= What is being asked =
Reproduce the complete listing without any deviation.
• • • • •
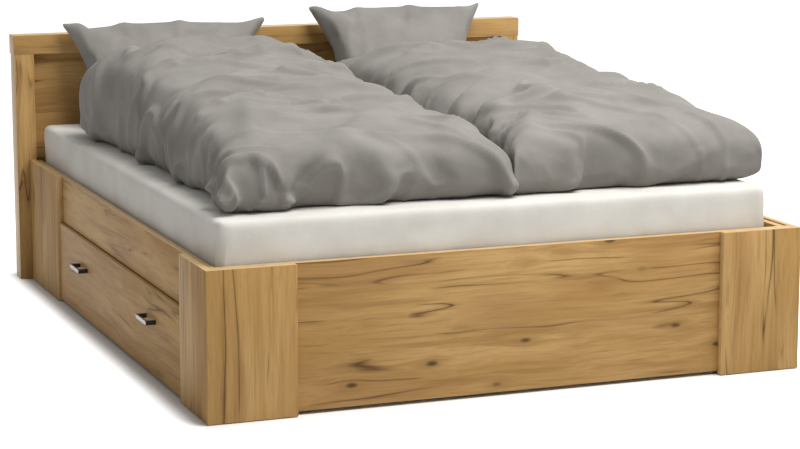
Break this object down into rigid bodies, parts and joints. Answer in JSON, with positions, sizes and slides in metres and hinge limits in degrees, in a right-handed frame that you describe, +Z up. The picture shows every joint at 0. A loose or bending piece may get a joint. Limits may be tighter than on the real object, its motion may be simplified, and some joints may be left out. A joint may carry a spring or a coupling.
{
  "type": "platform bed with storage drawers",
  "caption": "Low double platform bed in oak-look board with a framed headboard, a long storage drawer on castors in each side, slatted bases, mattress and bedding.",
  "frame": {"origin": "on the floor, at the centre of the overall width and length", "axes": "+X to the right seen from the foot end, +Y towards the headboard, +Z up"},
  "size_m": [1.828, 2.116, 0.8829],
  "materials": {
    "oak_laminate": "satin",
    "beech": "satin",
    "pine": "matte",
    "zinc_steel": "satin",
    "black_plastic": "matte",
    "grey_rubber": "matte",
    "black_metal": "satin",
    "tape": "matte",
    "white_sheet": "matte",
    "grey_cotton": "matte"
  },
  "bodies": {
    "frame": {"headboard_top_rail": "oak_laminate", "headboard_stile_left": "oak_laminate", "headboard_stile_right": "oak_laminate", "headboard_upper_panel": "oak_laminate", "headboard_lower_panel": "oak_laminate", "headboard_dowels": "beech", "headboard_bolts": "zinc_steel", "barrel_nuts": "zinc_steel", "foot_panel": "oak_laminate", "foot_post_front_left": "oak_laminate", "foot_post_front_right": "oak_laminate", "foot_post_side_left": "oak_laminate", "foot_post_side_right": "oak_laminate", "head_post_left": "oak_laminate", "head_post_right": "oak_laminate", "side_panel_left": "oak_laminate", "side_panel_right": "oak_laminate", "panel_screws": "zinc_steel", "corner_blocks": "pine", "head_crossbar": "oak_laminate", "slat_bearer_left": "pine", "slat_bearer_right": "pine", "bearer_screws": "zinc_steel", "centre_beam": "pine", "beam_shoes": "zinc_steel", "centre_legs": "zinc_steel", "centre_leg_feet": "black_plastic", "slats_left": "beech", "slats_right": "beech", "slat_tapes": "tape", "floor_glides": "black_plastic", "mattress": "white_sheet", "duvet_left": "grey_cotton", "duvet_right": "grey_cotton", "pillow_left": "grey_cotton", "pillow_right": "grey_cotton"},
    "drawer_left": {"drawer_left_front": "oak_laminate", "drawer_left_foot_side": "oak_laminate", "drawer_left_head_side": "oak_laminate", "drawer_left_back": "oak_laminate", "drawer_left_bottom": "oak_laminate", "drawer_left_handle_foot": "black_metal", "drawer_left_handle_head": "black_metal", "drawer_left_handle_screws": "zinc_steel", "drawer_left_castor_housings": "black_plastic", "drawer_left_castor_axles": "zinc_steel"},
    "drawer_left_front_wheels": {"drawer_left_wheels_front": "grey_rubber"},
    "drawer_left_back_wheels": {"drawer_left_wheels_back": "grey_rubber"},
    "drawer_right": {"drawer_right_front": "oak_laminate", "drawer_right_foot_side": "oak_laminate", "drawer_right_head_side": "oak_laminate", "drawer_right_back": "oak_laminate", "drawer_right_bottom": "oak_laminate", "drawer_right_handle_foot": "black_metal", "drawer_right_handle_head": "black_metal", "drawer_right_handle_screws": "zinc_steel", "drawer_right_castor_housings": "black_plastic", "drawer_right_castor_axles": "zinc_steel"},
    "drawer_right_front_wheels": {"drawer_right_wheels_front": "grey_rubber"},
    "drawer_right_back_wheels": {"drawer_right_wheels_back": "grey_rubber"}
  },
  "joints": [
    {"name": "drawer_left_slide", "type": "slide", "parent": "frame", "child": "drawer_left", "axis": [-1, 0, 0], "range_m": [0, 0.6]},
    {"name": "drawer_left_front_wheels_spin", "type": "hinge", "parent": "drawer_left", "child": "drawer_left_front_wheels", "pos_m": [-0.789, -0.101, 0.02], "axis": [0, -1, 0], "continuous": true},
    {"name": "drawer_left_back_wheels_spin", "type": "hinge", "parent": "drawer_left", "child": "drawer_left_back_wheels", "pos_m": [-0.225, -0.101, 0.02], "axis": [0, -1, 0], "continuous": true},
    {"name": "drawer_right_slide", "type": "slide", "parent": "frame", "child": "drawer_right", "axis": [1, 0, 0], "range_m": [0, 0.6]},
    {"name": "drawer_right_front_wheels_spin", "type": "hinge", "parent": "drawer_right", "child": "drawer_right_front_wheels", "pos_m": [0.789, -0.101, 0.02], "axis": [0, 1, 0], "continuous": true},
    {"name": "drawer_right_back_wheels_spin", "type": "hinge", "parent": "drawer_right", "child": "drawer_right_back_wheels", "pos_m": [0.225, -0.101, 0.02], "axis": [0, 1, 0], "continuous": true}
  ],
  "couplings": [
    {"joint": "drawer_left_front_wheels_spin", "follows": "drawer_left_slide", "rad_per_m": 50},
    {"joint": "drawer_left_back_wheels_spin", "follows": "drawer_left_slide", "rad_per_m": 50},
    {"joint": "drawer_right_front_wheels_spin", "follows": "drawer_right_slide", "rad_per_m": 50},
    {"joint": "drawer_right_back_wheels_spin", "follows": "drawer_right_slide", "rad_per_m": 50}
  ]
}
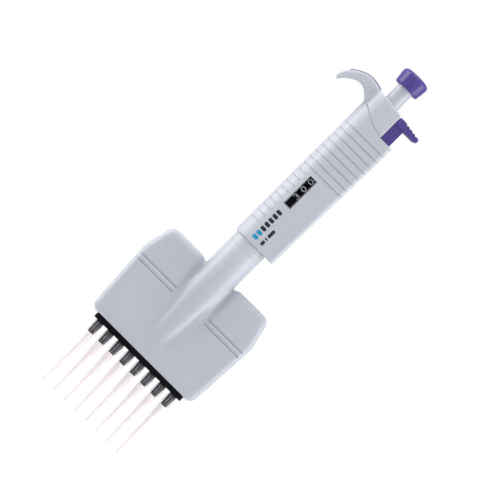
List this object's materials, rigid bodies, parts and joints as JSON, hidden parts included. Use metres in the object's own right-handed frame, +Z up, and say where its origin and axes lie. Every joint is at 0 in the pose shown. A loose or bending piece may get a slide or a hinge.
• • • • •
= Solution to this exercise =
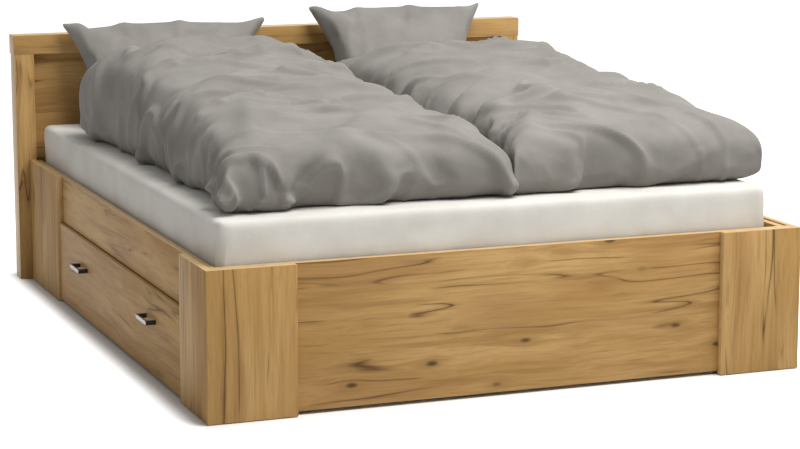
Break this object down into rigid bodies, parts and joints. Answer in JSON, with positions, sizes and slides in metres and hinge limits in degrees, in a right-handed frame that you describe, +Z up. The picture shows every joint at 0. A loose or bending piece may get a joint. Limits may be tighter than on the real object, its motion may be simplified, and some joints may be left out. A joint may carry a spring or a coupling.
{
  "type": "platform bed with storage drawers",
  "caption": "Low double platform bed in oak-look board with a framed headboard, a long storage drawer on castors in each side, slatted bases, mattress and bedding.",
  "frame": {"origin": "on the floor, at the centre of the overall width and length", "axes": "+X to the right seen from the foot end, +Y towards the headboard, +Z up"},
  "size_m": [1.828, 2.116, 0.8829],
  "materials": {
    "oak_laminate": "satin",
    "beech": "satin",
    "pine": "matte",
    "zinc_steel": "satin",
    "black_plastic": "matte",
    "grey_rubber": "matte",
    "black_metal": "satin",
    "tape": "matte",
    "white_sheet": "matte",
    "grey_cotton": "matte"
  },
  "bodies": {
    "frame": {"headboard_top_rail": "oak_laminate", "headboard_stile_left": "oak_laminate", "headboard_stile_right": "oak_laminate", "headboard_upper_panel": "oak_laminate", "headboard_lower_panel": "oak_laminate", "headboard_dowels": "beech", "headboard_bolts": "zinc_steel", "barrel_nuts": "zinc_steel", "foot_panel": "oak_laminate", "foot_post_front_left": "oak_laminate", "foot_post_front_right": "oak_laminate", "foot_post_side_left": "oak_laminate", "foot_post_side_right": "oak_laminate", "head_post_left": "oak_laminate", "head_post_right": "oak_laminate", "side_panel_left": "oak_laminate", "side_panel_right": "oak_laminate", "panel_screws": "zinc_steel", "corner_blocks": "pine", "head_crossbar": "oak_laminate", "slat_bearer_left": "pine", "slat_bearer_right": "pine", "bearer_screws": "zinc_steel", "centre_beam": "pine", "beam_shoes": "zinc_steel", "centre_legs": "zinc_steel", "centre_leg_feet": "black_plastic", "slats_left": "beech", "slats_right": "beech", "slat_tapes": "tape", "floor_glides": "black_plastic", "mattress": "white_sheet", "duvet_left": "grey_cotton", "duvet_right": "grey_cotton", "pillow_left": "grey_cotton", "pillow_right": "grey_cotton"},
    "drawer_left": {"drawer_left_front": "oak_laminate", "drawer_left_foot_side": "oak_laminate", "drawer_left_head_side": "oak_laminate", "drawer_left_back": "oak_laminate", "drawer_left_bottom": "oak_laminate", "drawer_left_handle_foot": "black_metal", "drawer_left_handle_head": "black_metal", "drawer_left_handle_screws": "zinc_steel", "drawer_left_castor_housings": "black_plastic", "drawer_left_castor_axles": "zinc_steel"},
    "drawer_left_front_wheels": {"drawer_left_wheels_front": "grey_rubber"},
    "drawer_left_back_wheels": {"drawer_left_wheels_back": "grey_rubber"},
    "drawer_right": {"drawer_right_front": "oak_laminate", "drawer_right_foot_side": "oak_laminate", "drawer_right_head_side": "oak_laminate", "drawer_right_back": "oak_laminate", "drawer_right_bottom": "oak_laminate", "drawer_right_handle_foot": "black_metal", "drawer_right_handle_head": "black_metal", "drawer_right_handle_screws": "zinc_steel", "drawer_right_castor_housings": "black_plastic", "drawer_right_castor_axles": "zinc_steel"},
    "drawer_right_front_wheels": {"drawer_right_wheels_front": "grey_rubber"},
    "drawer_right_back_wheels": {"drawer_right_wheels_back": "grey_rubber"}
  },
  "joints": [
    {"name": "drawer_left_slide", "type": "slide", "parent": "frame", "child": "drawer_left", "axis": [-1, 0, 0], "range_m": [0, 0.6]},
    {"name": "drawer_left_front_wheels_spin", "type": "hinge", "parent": "drawer_left", "child": "drawer_left_front_wheels", "pos_m": [-0.789, -0.101, 0.02], "axis": [0, -1, 0], "continuous": true},
    {"name": "drawer_left_back_wheels_spin", "type": "hinge", "parent": "drawer_left", "child": "drawer_left_back_wheels", "pos_m": [-0.225, -0.101, 0.02], "axis": [0, -1, 0], "continuous": true},
    {"name": "drawer_right_slide", "type": "slide", "parent": "frame", "child": "drawer_right", "axis": [1, 0, 0], "range_m": [0, 0.6]},
    {"name": "drawer_right_front_wheels_spin", "type": "hinge", "parent": "drawer_right", "child": "drawer_right_front_wheels", "pos_m": [0.789, -0.101, 0.02], "axis": [0, 1, 0], "continuous": true},
    {"name": "drawer_right_back_wheels_spin", "type": "hinge", "parent": "drawer_right", "child": "drawer_right_back_wheels", "pos_m": [0.225, -0.101, 0.02], "axis": [0, 1, 0], "continuous": true}
  ],
  "couplings": [
    {"joint": "drawer_left_front_wheels_spin", "follows": "drawer_left_slide", "rad_per_m": 50},
    {"joint": "drawer_left_back_wheels_spin", "follows": "drawer_left_slide", "rad_per_m": 50},
    {"joint": "drawer_right_front_wheels_spin", "follows": "drawer_right_slide", "rad_per_m": 50},
    {"joint": "drawer_right_back_wheels_spin", "follows": "drawer_right_slide", "rad_per_m": 50}
  ]
}
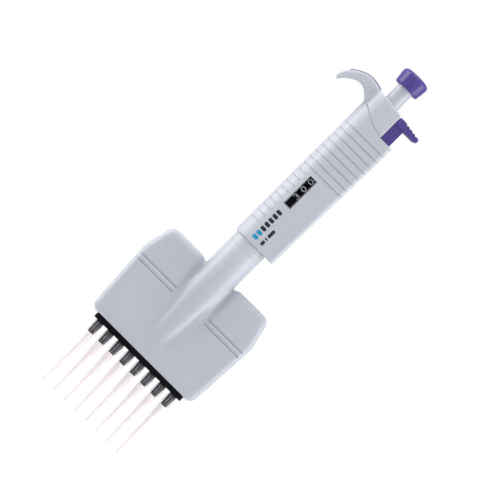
List this object's materials, rigid bodies, parts and joints as JSON, hidden parts included. Use metres in the object's own right-handed frame, +Z up, and say where its origin and axes lie. Every joint is at 0 in the pose shown. A loose or bending piece may get a slide or a hinge.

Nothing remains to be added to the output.